#### Instruction:
Repeat, exactly, the run of lines that opens with the line containing "crank(looks, engine)" and closes with the line containing "for node in", and leave all other lines out.

#### Source excerpt:
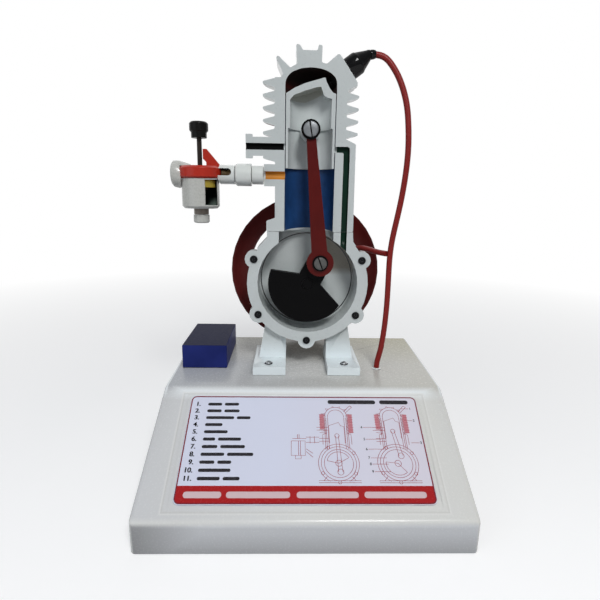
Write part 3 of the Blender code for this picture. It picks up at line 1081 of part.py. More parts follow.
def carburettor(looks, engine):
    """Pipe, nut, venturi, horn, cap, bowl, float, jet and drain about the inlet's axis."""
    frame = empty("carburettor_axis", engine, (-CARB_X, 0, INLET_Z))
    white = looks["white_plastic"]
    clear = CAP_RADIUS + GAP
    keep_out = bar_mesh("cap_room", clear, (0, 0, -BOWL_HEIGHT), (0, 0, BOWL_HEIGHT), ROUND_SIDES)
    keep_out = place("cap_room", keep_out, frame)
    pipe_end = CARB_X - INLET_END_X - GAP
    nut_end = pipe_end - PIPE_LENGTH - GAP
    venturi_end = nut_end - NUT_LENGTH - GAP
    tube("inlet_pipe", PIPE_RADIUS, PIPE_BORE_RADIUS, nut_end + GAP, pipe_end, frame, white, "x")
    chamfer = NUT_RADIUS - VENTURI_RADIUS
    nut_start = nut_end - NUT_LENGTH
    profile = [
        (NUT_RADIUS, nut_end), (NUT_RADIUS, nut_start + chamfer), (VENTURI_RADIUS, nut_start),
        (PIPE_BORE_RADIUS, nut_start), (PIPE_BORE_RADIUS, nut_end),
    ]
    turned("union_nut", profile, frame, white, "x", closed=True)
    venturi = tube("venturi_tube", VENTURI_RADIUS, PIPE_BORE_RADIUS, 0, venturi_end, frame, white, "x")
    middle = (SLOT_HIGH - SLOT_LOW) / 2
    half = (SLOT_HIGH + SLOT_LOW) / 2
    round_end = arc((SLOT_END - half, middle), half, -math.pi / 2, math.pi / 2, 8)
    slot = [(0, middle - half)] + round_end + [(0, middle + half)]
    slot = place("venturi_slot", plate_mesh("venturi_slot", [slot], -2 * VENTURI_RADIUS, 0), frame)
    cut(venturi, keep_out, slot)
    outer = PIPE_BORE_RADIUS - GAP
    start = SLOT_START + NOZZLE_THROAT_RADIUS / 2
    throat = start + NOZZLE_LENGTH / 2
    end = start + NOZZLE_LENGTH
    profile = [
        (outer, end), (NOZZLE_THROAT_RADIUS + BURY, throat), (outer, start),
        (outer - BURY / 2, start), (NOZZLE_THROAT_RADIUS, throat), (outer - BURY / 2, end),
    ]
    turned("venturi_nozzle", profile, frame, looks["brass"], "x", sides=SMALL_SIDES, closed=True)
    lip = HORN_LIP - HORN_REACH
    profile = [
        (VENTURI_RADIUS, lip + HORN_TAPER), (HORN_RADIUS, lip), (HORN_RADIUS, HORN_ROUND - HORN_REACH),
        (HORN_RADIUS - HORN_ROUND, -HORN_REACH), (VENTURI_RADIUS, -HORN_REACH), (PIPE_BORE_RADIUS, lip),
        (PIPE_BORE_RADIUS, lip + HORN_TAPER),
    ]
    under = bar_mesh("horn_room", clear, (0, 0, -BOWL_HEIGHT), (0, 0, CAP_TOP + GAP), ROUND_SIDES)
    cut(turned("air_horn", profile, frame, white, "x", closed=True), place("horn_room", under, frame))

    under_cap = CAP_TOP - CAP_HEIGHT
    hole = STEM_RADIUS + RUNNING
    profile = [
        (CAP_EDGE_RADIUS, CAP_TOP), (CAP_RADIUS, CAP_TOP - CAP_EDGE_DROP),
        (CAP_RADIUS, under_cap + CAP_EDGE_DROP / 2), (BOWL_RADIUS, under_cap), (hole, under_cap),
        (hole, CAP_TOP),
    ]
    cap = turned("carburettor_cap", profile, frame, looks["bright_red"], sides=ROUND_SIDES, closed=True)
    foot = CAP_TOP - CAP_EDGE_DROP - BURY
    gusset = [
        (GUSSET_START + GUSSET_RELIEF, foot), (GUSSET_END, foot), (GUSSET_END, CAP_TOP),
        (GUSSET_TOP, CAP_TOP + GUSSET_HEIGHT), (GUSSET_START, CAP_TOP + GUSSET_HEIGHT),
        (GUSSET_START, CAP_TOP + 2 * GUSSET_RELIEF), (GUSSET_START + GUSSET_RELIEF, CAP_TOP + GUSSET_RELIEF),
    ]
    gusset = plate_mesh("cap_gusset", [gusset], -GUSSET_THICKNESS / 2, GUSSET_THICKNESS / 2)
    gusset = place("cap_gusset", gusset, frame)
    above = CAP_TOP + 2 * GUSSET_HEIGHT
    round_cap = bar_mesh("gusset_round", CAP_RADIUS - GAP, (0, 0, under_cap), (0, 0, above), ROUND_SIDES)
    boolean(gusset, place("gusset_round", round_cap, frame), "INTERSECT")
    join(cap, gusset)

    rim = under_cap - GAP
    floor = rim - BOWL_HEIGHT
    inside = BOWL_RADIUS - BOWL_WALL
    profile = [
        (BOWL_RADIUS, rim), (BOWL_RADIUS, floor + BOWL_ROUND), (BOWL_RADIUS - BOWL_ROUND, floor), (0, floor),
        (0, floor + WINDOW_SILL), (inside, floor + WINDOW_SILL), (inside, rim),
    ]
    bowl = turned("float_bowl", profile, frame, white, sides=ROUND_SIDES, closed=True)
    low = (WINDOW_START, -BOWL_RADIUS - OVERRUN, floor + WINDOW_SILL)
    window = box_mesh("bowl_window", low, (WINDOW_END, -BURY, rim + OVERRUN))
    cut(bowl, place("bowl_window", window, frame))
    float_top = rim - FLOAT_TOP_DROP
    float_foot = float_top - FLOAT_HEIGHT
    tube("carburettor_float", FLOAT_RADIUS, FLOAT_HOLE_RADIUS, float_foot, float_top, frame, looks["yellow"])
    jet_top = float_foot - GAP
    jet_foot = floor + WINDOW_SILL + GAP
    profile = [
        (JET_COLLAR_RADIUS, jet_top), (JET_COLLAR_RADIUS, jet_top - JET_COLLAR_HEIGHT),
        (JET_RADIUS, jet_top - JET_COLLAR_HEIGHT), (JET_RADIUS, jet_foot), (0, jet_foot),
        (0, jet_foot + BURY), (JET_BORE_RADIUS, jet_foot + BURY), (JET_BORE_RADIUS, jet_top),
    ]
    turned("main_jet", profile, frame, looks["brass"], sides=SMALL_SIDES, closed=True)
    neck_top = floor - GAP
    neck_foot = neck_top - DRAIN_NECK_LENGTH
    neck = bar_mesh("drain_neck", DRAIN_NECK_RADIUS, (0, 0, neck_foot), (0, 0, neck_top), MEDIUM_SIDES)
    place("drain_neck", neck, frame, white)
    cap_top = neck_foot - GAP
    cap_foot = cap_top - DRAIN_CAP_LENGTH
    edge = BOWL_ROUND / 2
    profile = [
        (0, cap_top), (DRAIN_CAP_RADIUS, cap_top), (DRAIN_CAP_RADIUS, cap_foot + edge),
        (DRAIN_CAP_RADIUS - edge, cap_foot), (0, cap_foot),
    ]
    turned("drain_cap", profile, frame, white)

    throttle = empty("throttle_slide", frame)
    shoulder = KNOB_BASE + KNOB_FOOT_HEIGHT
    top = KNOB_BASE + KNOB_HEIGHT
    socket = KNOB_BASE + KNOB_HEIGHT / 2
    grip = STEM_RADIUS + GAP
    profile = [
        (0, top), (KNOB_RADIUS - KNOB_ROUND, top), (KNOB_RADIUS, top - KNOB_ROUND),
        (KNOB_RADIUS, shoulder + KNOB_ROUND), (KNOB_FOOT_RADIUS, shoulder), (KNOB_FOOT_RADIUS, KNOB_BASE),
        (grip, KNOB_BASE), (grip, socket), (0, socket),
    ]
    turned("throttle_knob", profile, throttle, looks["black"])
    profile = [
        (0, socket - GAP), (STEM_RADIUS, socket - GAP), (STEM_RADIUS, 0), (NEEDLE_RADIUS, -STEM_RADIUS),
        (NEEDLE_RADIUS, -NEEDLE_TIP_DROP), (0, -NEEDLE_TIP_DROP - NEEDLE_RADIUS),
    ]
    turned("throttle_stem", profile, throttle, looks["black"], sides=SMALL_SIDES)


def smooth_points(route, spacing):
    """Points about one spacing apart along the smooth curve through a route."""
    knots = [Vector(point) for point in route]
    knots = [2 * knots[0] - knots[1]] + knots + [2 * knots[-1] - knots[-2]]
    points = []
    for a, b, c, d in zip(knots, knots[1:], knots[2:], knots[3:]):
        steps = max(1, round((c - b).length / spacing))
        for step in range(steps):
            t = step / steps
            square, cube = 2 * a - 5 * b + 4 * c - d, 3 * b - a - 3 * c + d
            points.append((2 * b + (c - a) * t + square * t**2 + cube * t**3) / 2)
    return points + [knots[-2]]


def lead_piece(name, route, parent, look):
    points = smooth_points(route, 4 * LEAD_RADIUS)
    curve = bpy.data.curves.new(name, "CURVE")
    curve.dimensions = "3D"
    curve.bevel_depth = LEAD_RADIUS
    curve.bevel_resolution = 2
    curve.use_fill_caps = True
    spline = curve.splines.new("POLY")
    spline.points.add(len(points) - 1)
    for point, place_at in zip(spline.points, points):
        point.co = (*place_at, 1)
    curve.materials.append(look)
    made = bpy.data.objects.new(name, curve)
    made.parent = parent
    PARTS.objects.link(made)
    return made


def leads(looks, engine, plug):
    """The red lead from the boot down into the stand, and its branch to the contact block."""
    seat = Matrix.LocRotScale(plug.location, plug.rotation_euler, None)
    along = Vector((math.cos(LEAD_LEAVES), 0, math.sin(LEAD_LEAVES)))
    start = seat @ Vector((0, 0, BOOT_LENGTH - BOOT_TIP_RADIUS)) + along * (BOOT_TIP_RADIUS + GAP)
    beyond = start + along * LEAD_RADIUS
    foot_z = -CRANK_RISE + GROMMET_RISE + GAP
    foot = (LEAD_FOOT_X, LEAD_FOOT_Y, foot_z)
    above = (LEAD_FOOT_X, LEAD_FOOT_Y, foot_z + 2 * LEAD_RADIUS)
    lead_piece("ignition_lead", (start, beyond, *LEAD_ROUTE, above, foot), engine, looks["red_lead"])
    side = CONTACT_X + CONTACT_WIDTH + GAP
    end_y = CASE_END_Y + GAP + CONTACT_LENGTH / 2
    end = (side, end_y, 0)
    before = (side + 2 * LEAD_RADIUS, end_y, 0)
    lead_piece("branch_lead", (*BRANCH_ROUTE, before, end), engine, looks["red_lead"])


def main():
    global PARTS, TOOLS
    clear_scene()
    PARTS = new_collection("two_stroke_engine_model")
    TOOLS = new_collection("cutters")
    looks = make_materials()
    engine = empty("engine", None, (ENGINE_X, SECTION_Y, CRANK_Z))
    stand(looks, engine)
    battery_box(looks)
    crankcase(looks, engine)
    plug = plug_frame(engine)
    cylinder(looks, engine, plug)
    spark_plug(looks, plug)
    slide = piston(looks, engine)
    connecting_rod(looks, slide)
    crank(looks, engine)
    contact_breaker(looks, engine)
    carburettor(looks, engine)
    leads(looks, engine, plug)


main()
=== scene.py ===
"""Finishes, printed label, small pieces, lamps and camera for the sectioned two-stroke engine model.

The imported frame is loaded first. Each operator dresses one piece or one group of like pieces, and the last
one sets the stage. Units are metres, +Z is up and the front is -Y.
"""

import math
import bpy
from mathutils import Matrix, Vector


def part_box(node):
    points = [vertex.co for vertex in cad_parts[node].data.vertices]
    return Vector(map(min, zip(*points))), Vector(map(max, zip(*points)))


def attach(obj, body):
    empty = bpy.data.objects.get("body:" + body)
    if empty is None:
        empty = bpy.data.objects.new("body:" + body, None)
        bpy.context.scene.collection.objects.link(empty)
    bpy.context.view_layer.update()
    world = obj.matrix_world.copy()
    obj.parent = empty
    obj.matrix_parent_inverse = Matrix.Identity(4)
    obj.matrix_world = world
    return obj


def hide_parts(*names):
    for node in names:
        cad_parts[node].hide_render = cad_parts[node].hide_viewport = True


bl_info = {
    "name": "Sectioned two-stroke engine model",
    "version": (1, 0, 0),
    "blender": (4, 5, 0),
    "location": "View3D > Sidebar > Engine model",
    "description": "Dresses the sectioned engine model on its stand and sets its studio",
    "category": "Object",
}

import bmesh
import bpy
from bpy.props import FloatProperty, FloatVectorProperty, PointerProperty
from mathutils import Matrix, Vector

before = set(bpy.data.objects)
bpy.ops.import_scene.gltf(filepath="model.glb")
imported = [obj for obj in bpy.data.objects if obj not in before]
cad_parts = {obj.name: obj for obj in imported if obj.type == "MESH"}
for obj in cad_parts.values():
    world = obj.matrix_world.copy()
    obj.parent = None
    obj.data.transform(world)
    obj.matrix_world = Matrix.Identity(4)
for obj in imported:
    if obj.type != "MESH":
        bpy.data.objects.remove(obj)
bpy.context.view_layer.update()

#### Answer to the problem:
    crank(looks, engine)
    contact_breaker(looks, engine)
    carburettor(looks, engine)
    leads(looks, engine, plug)


main()
=== scene.py ===
"""Finishes, printed label, small pieces, lamps and camera for the sectioned two-stroke engine model.

The imported frame is loaded first. Each operator dresses one piece or one group of like pieces, and the last
one sets the stage. Units are metres, +Z is up and the front is -Y.
"""

import math
import bpy
from mathutils import Matrix, Vector


def part_box(node):
    points = [vertex.co for vertex in cad_parts[node].data.vertices]
    return Vector(map(min, zip(*points))), Vector(map(max, zip(*points)))


def attach(obj, body):
    empty = bpy.data.objects.get("body:" + body)
    if empty is None:
        empty = bpy.data.objects.new("body:" + body, None)
        bpy.context.scene.collection.objects.link(empty)
    bpy.context.view_layer.update()
    world = obj.matrix_world.copy()
    obj.parent = empty
    obj.matrix_parent_inverse = Matrix.Identity(4)
    obj.matrix_world = world
    return obj


def hide_parts(*names):
    for node in names:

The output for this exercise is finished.